--- START ---

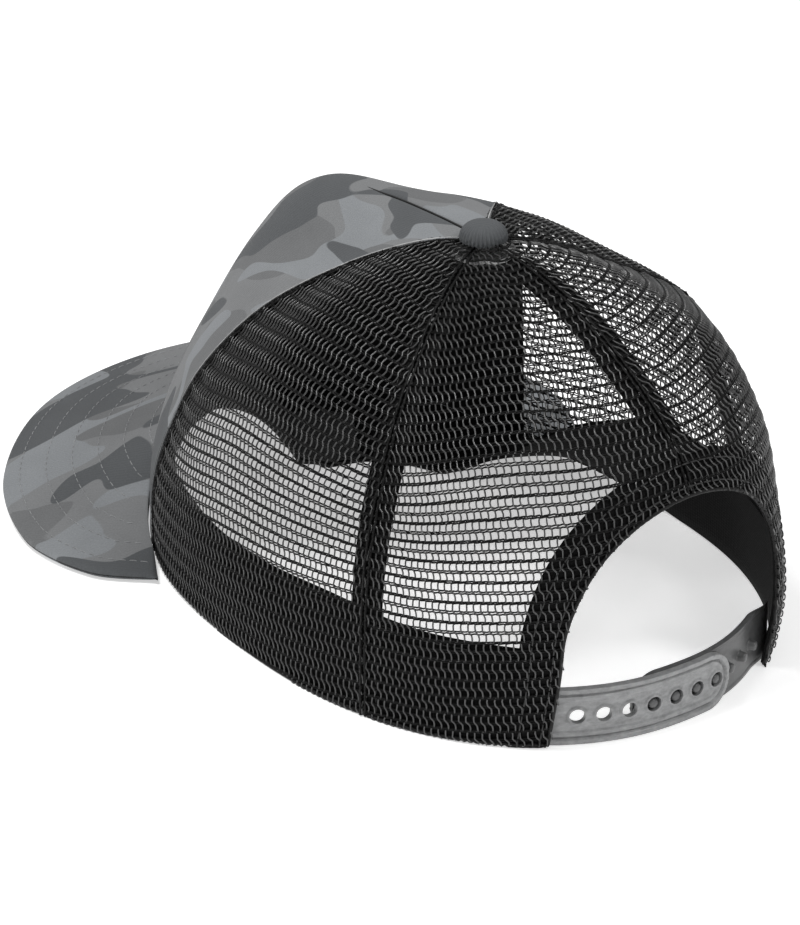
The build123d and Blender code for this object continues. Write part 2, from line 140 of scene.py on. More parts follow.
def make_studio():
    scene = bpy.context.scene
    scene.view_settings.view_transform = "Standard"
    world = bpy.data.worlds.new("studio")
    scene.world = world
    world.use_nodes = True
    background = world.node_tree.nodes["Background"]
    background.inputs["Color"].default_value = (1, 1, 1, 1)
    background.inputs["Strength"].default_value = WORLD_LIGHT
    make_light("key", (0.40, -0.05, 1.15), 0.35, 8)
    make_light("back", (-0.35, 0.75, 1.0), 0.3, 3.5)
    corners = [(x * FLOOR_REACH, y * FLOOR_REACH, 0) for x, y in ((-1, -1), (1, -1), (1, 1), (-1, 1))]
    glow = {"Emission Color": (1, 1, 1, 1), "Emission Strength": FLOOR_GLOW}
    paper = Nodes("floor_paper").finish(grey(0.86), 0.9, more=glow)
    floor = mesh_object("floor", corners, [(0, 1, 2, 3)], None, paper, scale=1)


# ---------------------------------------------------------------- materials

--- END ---

### Given problem
Return all of the data word for word.

### Final result
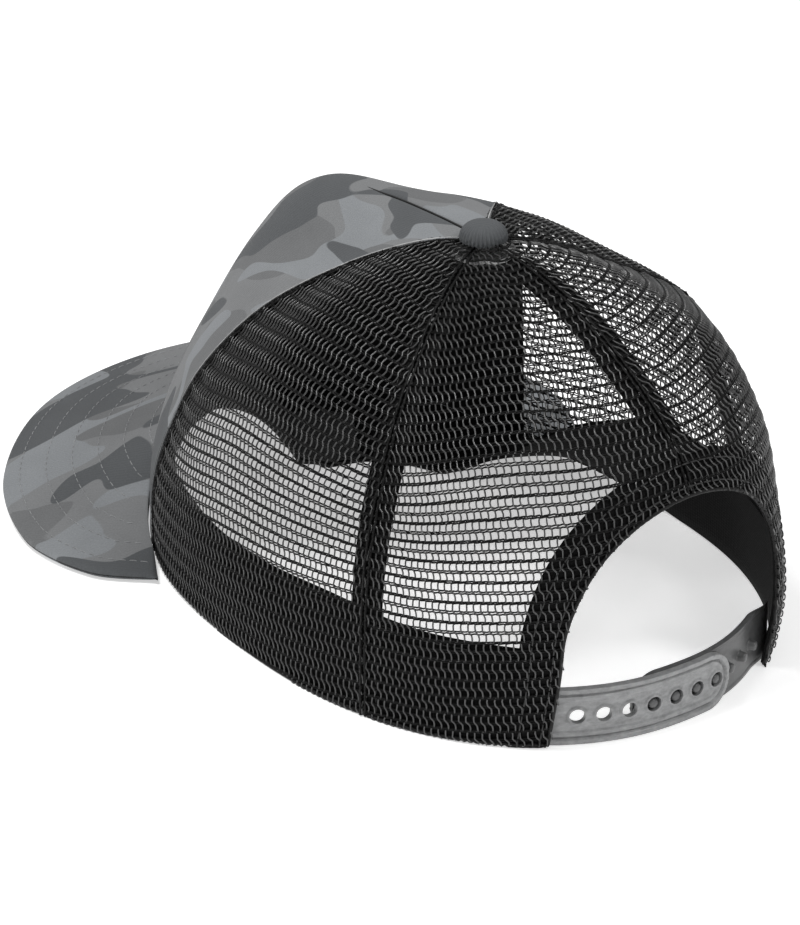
The build123d and Blender code for this object continues. Write part 2, from line 140 of scene.py on. More parts follow.
def make_studio():
    scene = bpy.context.scene
    scene.view_settings.view_transform = "Standard"
    world = bpy.data.worlds.new("studio")
    scene.world = world
    world.use_nodes = True
    background = world.node_tree.nodes["Background"]
    background.inputs["Color"].default_value = (1, 1, 1, 1)
    background.inputs["Strength"].default_value = WORLD_LIGHT
    make_light("key", (0.40, -0.05, 1.15), 0.35, 8)
    make_light("back", (-0.35, 0.75, 1.0), 0.3, 3.5)
    corners = [(x * FLOOR_REACH, y * FLOOR_REACH, 0) for x, y in ((-1, -1), (1, -1), (1, 1), (-1, 1))]
    glow = {"Emission Color": (1, 1, 1, 1), "Emission Strength": FLOOR_GLOW}
    paper = Nodes("floor_paper").finish(grey(0.86), 0.9, more=glow)
    floor = mesh_object("floor", corners, [(0, 1, 2, 3)], None, paper, scale=1)


# ---------------------------------------------------------------- materials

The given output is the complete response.